Project Info

Experimental Characterization of Defense Helmet Liners for Traumatic Brain Injury Prevention

Leslie Lamberson

Project Goals and Description:

Due to their low weight, low cost, and compliant, dissipative mechanical response, stochastic elastomeric foam materials are integral to many types of protective equipment for blunt impact and blast mitigating applications – e.g., helmet liners. Yet, in order to best harness the full protective potential of this class of materials, a predictive constitutive model of their rate-and-temperature-dependent, large-deformation mechanical behavior is needed for use in design and currently does not exist. Existing models are incomplete, being limited in strain amplitude, deformation-mode, strain-rate-range, or temperature-range. The lack of a broadly predictive constitutive model for elastomeric foams is a significant bottleneck in design, and therefore, the development of a predictive model will be a transformative step forward in the design of protective equipment, enabling the next generation of head and brain protection. In this aim, we seek to develop an integrated experimental/theoretical approach for characterizing and modeling the large-deformation material response of a general class of elastomeric foam materials, accounting for rate-and-temperature-dependent behavior of direct relevance to defense environments, that may then be used in the design of protective equipment.

More Information:

Grand Challenge: Not applicable.
This is part of a larger collaborative research group known as PANTHER, homepage here:

Primary Contacts:

Leslie Lamberson,  

Student Preparation


The most important characteristic we look for in a student is integrity.  Prospective students should have some basic mechanics of materials knowledge and be open to learning new software, material preparation and/or material laboratory characterization and analysis techniques.  We also feel being a good collaborator (team environment) and good communicator are necessary qualifications for the position.

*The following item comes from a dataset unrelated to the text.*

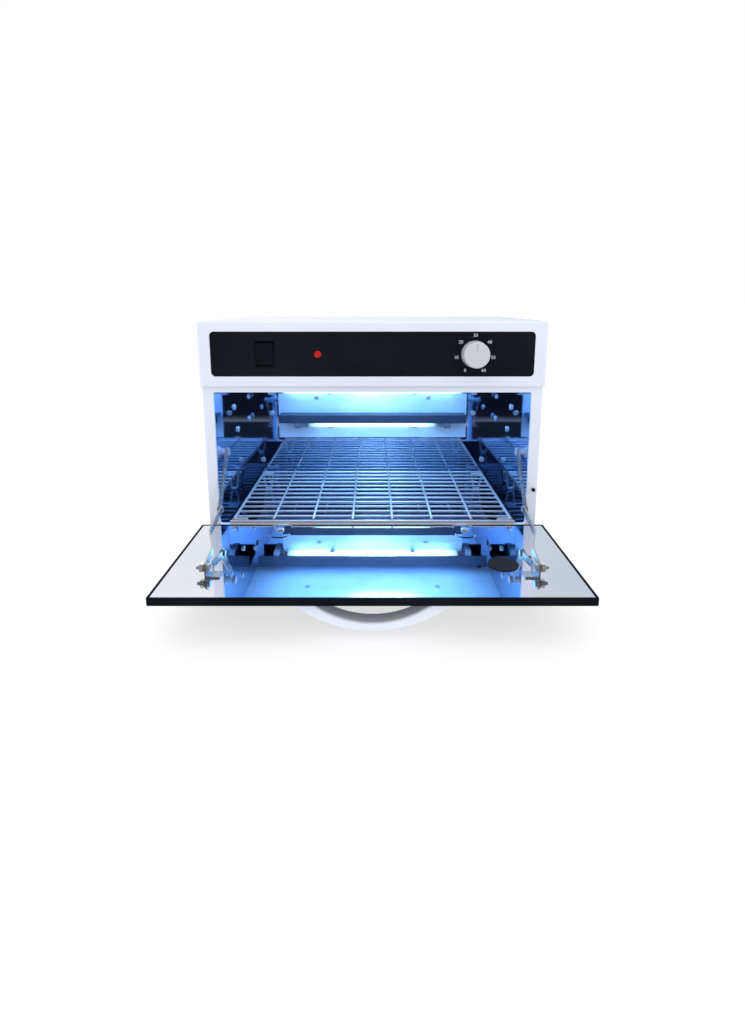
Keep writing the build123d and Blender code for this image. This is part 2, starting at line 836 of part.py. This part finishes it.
def control_cutouts():
    """Openings for the timer shaft, the rocker and the indicator."""
    with Locations((knob_x, glass_mid)):
        Circle(shaft_radius + 1, mode=Mode.SUBTRACT)
    with Locations((rocker_x, glass_mid)):
        Rectangle(rocker_window[0], rocker_window[1], mode=Mode.SUBTRACT)
    with Locations((lens_x, glass_mid)):
        Circle(lens_radius, mode=Mode.SUBTRACT)


with BuildPart() as head_shell:
    with BuildSketch(Plane.XY.offset(body_top)):
        with Locations((0, (head_front + back_y) / 2)):
            RectangleRounded(head_width, back_y - head_front, 4.0)
    extrude(amount=head_height)
    fillet(head_shell.edges().group_by(Axis.Z)[-1], 3.0)
    fillet(head_shell.edges().group_by(Axis.Z)[0], 1.0)
    block(
        (head_wall - half_head, half_head - head_wall),
        (wall_back, back_y - head_wall),
        (body_top - 1, head_top - head_wall),
        mode=Mode.SUBTRACT,
    )
    with BuildSketch(facing(glass_back)):
        with Locations((0, glass_mid)):
            RectangleRounded(glass_width + 0.4, glass_height + 0.4, glass_corner)
    extrude(amount=glass_thickness + 1, mode=Mode.SUBTRACT)
    with BuildSketch(facing(wall_back + 1)):
        with Locations((knob_x, glass_mid)):
            Circle(shaft_radius + 1)
        with Locations((rocker_x, glass_mid)):
            Rectangle(rocker_window[0], rocker_window[1])
        with Locations((lens_x, glass_mid)):
            Circle(lens_radius)
    extrude(amount=head_front_wall, mode=Mode.SUBTRACT)
finish(head_shell.part, "head_shell")

with BuildPart() as head_glass:
    with BuildSketch(facing(glass_back)):
        with Locations((0, glass_mid)):
            RectangleRounded(glass_width, glass_height, glass_corner)
        control_cutouts()
    extrude(amount=glass_thickness)
finish(head_glass.part, "head_glass")

with BuildPart() as head_floor:
    block(
        (head_wall - half_head + 0.2, half_head - head_wall - 0.2),
        (wall_back + 0.2, back_y - head_wall - 0.2),
        (body_top, head_floor_top),
    )
finish(head_floor.part, "head_floor")

with BuildPart() as indicator_lens:
    rod((lens_x, wall_back, glass_mid), (lens_x, head_front - 1.2, glass_mid), lens_radius - 0.2)
    fillet(indicator_lens.edges().group_by(Axis.Y)[0], 1.0)
finish(indicator_lens.part, "indicator_lens")

knob_radius = 15.0
knob_depth = 14.0
knob_front = head_front - 0.6 - knob_depth

with BuildPart() as timer_knob:
    with BuildSketch(facing(head_front - 0.6)):
        with Locations((knob_x, glass_mid)):
            Circle(knob_radius)
    extrude(amount=knob_depth, taper=4)
    fillet(timer_knob.edges().group_by(Axis.Y)[0], 1.5)
    with BuildSketch(facing(head_front - 4)):
        with Locations((knob_x, glass_mid)):
            with PolarLocations(knob_radius + 1.2, 24):
                Circle(2.0)
    extrude(amount=knob_depth, mode=Mode.SUBTRACT)
    block(
        (knob_x - 0.8, knob_x + 0.8),
        (knob_front - 1, knob_front + 0.8),
        (glass_mid + 4, glass_mid + 12),
        mode=Mode.SUBTRACT,
    )
    rod((knob_x, knob_front + 4, glass_mid), (knob_x, wall_back + 3, glass_mid), shaft_radius)
finish(timer_knob.part, "timer_knob")

with BuildPart() as timer_movement:
    block((knob_x - 21, knob_x + 21), (wall_back, wall_back + 32), (glass_mid - 21, glass_mid + 21))
    rod(
        (knob_x, wall_back - 1, glass_mid),
        (knob_x, wall_back + 5, glass_mid),
        shaft_radius + running_clearance,
        mode=Mode.SUBTRACT,
    )
finish(timer_movement.part, "timer_movement")

bezel = 1.5
rocker_depth = 9.0
rocker_width = rocker_window[0] - 2 * bezel - 0.6
rocker_height = rocker_window[1] - 2 * bezel - 2.4
rocker_pivot_y = head_front + 3.0
trunnion_radius = 1.2
trunnion_end = rocker_width / 2 + 1.0

with BuildPart() as power_switch_body:
    block(
        (rocker_x - rocker_window[0] / 2 + 0.1, rocker_x + rocker_window[0] / 2 - 0.1),
        (head_front, wall_back + 18),
        (glass_mid - rocker_window[1] / 2 + 0.1, glass_mid + rocker_window[1] / 2 - 0.1),
    )
    block(
        (rocker_x - rocker_window[0] / 2 + bezel, rocker_x + rocker_window[0] / 2 - bezel),
        (head_front - 1, rocker_pivot_y + rocker_depth),
        (glass_mid - rocker_window[1] / 2 + bezel, glass_mid + rocker_window[1] / 2 - bezel),
        mode=Mode.SUBTRACT,
    )
    rod(
        (rocker_x - trunnion_end - 0.1, rocker_pivot_y, glass_mid),
        (rocker_x + trunnion_end + 0.1, rocker_pivot_y, glass_mid),
        trunnion_radius + running_clearance,
        mode=Mode.SUBTRACT,
    )
finish(power_switch_body.part, "power_switch_body")

with BuildPart() as power_rocker:
    with BuildSketch(Plane.YZ.offset(rocker_x - rocker_width / 2)):
        with BuildLine():
            Polyline(
                (rocker_pivot_y + 2.6, glass_mid),
                (rocker_pivot_y - 1.6, glass_mid - rocker_height / 2),
                (rocker_pivot_y - 2.4, glass_mid - rocker_height / 2),
                (rocker_pivot_y - 3.6, glass_mid),
                (rocker_pivot_y - 7.4, glass_mid + rocker_height / 2),
                (rocker_pivot_y - 3.0, glass_mid + rocker_height / 2),
                close=True,
            )
        make_face()
    extrude(amount=rocker_width)
    rod(
        (rocker_x - trunnion_end, rocker_pivot_y, glass_mid),
        (rocker_x + trunnion_end, rocker_pivot_y, glass_mid),
        trunnion_radius,
    )
finish(power_rocker.part, "power_rocker")

# -------------------------------------------------------------------- electrical parts
ballast_size = (84.0, 40.0, 30.0)
ballast_places = ((-80, back_y - 50), (40, back_y - 50))
starter_radius = 10.5

with BuildPart() as ballasts:
    for x, y in ballast_places:
        block(
            (x - ballast_size[0] / 2, x + ballast_size[0] / 2),
            (y - ballast_size[1] / 2, y + ballast_size[1] / 2),
            (head_floor_top, head_floor_top + ballast_size[2]),
        )
        block(
            (x - ballast_size[0] / 2 - 12, x + ballast_size[0] / 2 + 12),
            (y - 10, y + 10),
            (head_floor_top, head_floor_top + 1.5),
        )
finish(ballasts.part, "ballasts")

with BuildPart() as starters:
    for x, y in ballast_places:
        rod((x, y - 55, head_floor_top), (x, y - 55, head_floor_top + 36), starter_radius)
finish(starters.part, "starters")

with BuildPart() as terminal_block:
    block(
        (inlet_x - 30, inlet_x + 24),
        (back_y - 60, back_y - 42),
        (head_floor_top, head_floor_top + 14),
    )
    with BuildSketch(Plane.XY.offset(head_floor_top + 14)):
        with Locations((inlet_x - 3, back_y - 51)):
            with GridLocations(9, 10, 6, 2):
                Circle(2.2)
    extrude(amount=-6, mode=Mode.SUBTRACT)
finish(terminal_block.part, "terminal_block")

inlet_depth = 17.0
socket_size = (24.0, 16.0)
socket_depth = 14.0
flange_size = (50.0, 24.0)

with BuildPart() as mains_inlet:
    block(
        (inlet_x - flange_size[0] / 2, inlet_x + flange_size[0] / 2),
        (back_y, back_y + inlet_flange),
        (inlet_z - flange_size[1] / 2, inlet_z + flange_size[1] / 2),
    )
    block(
        (inlet_x - inlet_size[0] / 2, inlet_x + inlet_size[0] / 2),
        (back_y - inlet_depth, back_y),
        (inlet_z - inlet_size[1] / 2, inlet_z + inlet_size[1] / 2),
    )
    block(
        (inlet_x - socket_size[0] / 2, inlet_x + socket_size[0] / 2),
        (back_y + inlet_flange - socket_depth, back_y + inlet_flange),
        (inlet_z - socket_size[1] / 2, inlet_z + socket_size[1] / 2),
        mode=Mode.SUBTRACT,
    )
finish(mains_inlet.part, "mains_inlet")

with BuildPart() as inlet_pins:
    floor_y = back_y + inlet_flange - socket_depth
    for x, rise in ((-7, -2), (0, 2), (7, -2)):
        block(
            (inlet_x + x - 1, inlet_x + x + 1),
            (floor_y, floor_y + 9),
            (inlet_z + rise - 2, inlet_z + rise + 2),
        )
finish(inlet_pins.part, "inlet_pins")

with BuildPart() as back_cover_screws:
    for x in (-half_body + 3.5, half_body - 3.5):
        for z in (foot_height + 20, (foot_height + body_top) / 2, body_top - 20):
            rod((x, back_y, z), (x, back_y + 1.6, z), 3.0)
finish(back_cover_screws.part, "cover_screws")
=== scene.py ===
"""Looks of the desktop UV sterilizer cabinet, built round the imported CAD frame."""

import json
import math

import bpy
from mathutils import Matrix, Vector

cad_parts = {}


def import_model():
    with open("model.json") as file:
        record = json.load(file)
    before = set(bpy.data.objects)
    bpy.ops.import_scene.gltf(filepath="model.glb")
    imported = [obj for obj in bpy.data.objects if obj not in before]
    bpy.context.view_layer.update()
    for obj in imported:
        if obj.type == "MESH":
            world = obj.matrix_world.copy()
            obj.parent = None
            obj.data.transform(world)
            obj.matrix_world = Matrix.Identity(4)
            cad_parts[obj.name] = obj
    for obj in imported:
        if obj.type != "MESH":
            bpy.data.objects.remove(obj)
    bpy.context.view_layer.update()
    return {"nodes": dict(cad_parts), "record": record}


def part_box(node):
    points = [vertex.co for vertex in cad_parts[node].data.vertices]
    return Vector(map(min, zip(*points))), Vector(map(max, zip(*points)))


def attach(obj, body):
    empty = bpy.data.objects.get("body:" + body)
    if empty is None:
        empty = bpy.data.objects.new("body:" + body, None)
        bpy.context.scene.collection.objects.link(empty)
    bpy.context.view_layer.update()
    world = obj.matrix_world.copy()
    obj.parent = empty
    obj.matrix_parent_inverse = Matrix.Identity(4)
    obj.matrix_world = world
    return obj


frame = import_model()
nodes = frame["nodes"]


# ------------------------------------------------------------------ material helpers
def blank(name):
    """A new node material and its parts."""
    material = bpy.data.materials.new(name)
    material.use_nodes = True
    tree = material.node_tree
    return material, tree, tree.nodes["Principled BSDF"]


def coordinates(tree, scale):
    """Object coordinates stretched by a scale, one number for each axis."""
    where = tree.nodes.new("ShaderNodeTexCoord")
    mapping = tree.nodes.new("ShaderNodeMapping")
    mapping.inputs["Scale"].default_value = scale
    tree.links.new(where.outputs["Object"], mapping.inputs["Vector"])
    return mapping.outputs["Vector"]


def noise(tree, scale, detail=3.0, stretch=(1, 1, 1)):
    """Noise with features about 1/scale metres across."""
    texture = tree.nodes.new("ShaderNodeTexNoise")
    texture.inputs["Scale"].default_value = scale
    texture.inputs["Detail"].default_value = detail
    tree.links.new(coordinates(tree, stretch), texture.inputs["Vector"])
    return texture.outputs["Fac"]


def spread(tree, value, low, high, start=0.3, end=0.7):
    """A value between start and end, spread over low to high."""
    remap = tree.nodes.new("ShaderNodeMapRange")
    remap.inputs["From Min"].default_value = start
    remap.inputs["From Max"].default_value = end
    remap.inputs["To Min"].default_value = low
    remap.inputs["To Max"].default_value = high
    tree.links.new(value, remap.inputs["Value"])
    return remap.outputs["Result"]


def blend_colours(tree, value, first, second):
    """Colour going from first to second with a value."""
    ramp = tree.nodes.new("ShaderNodeValToRGB")
    ramp.color_ramp.elements[0].position = 0.3
    ramp.color_ramp.elements[0].color = (*first, 1)
    ramp.color_ramp.elements[1].position = 0.7
    ramp.color_ramp.elements[1].color = (*second, 1)
    tree.links.new(value, ramp.inputs["Fac"])
    return ramp.outputs["Color"]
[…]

The student will gain hands-on experimental mechanics experience in a research lab, as well as experience working as part of a collaborative team (with industry, academic and national laboratory partners).  Students will gain knowledge on additive manufacturing, dynamic behavior of brittle materials, experimental mechanics, materials science and technical communication skills.


The student will have an onboarding process for the lab with the lab faculty advisor.  Then the student will be paired with a graduate student and/or postdoc for the project and will work directly in the lab with that mentor.  The lab works in a very team oriented environment, so various trainings for the student will be done by various members of the lab team for the student once a designed project plan is in place.  The student will meet with the entire team, including the advisor, for weekly group meetings and monthly for project update meeting.  The student is invited to all relevant additional meetings from various outside-of-Mines team members as they are able.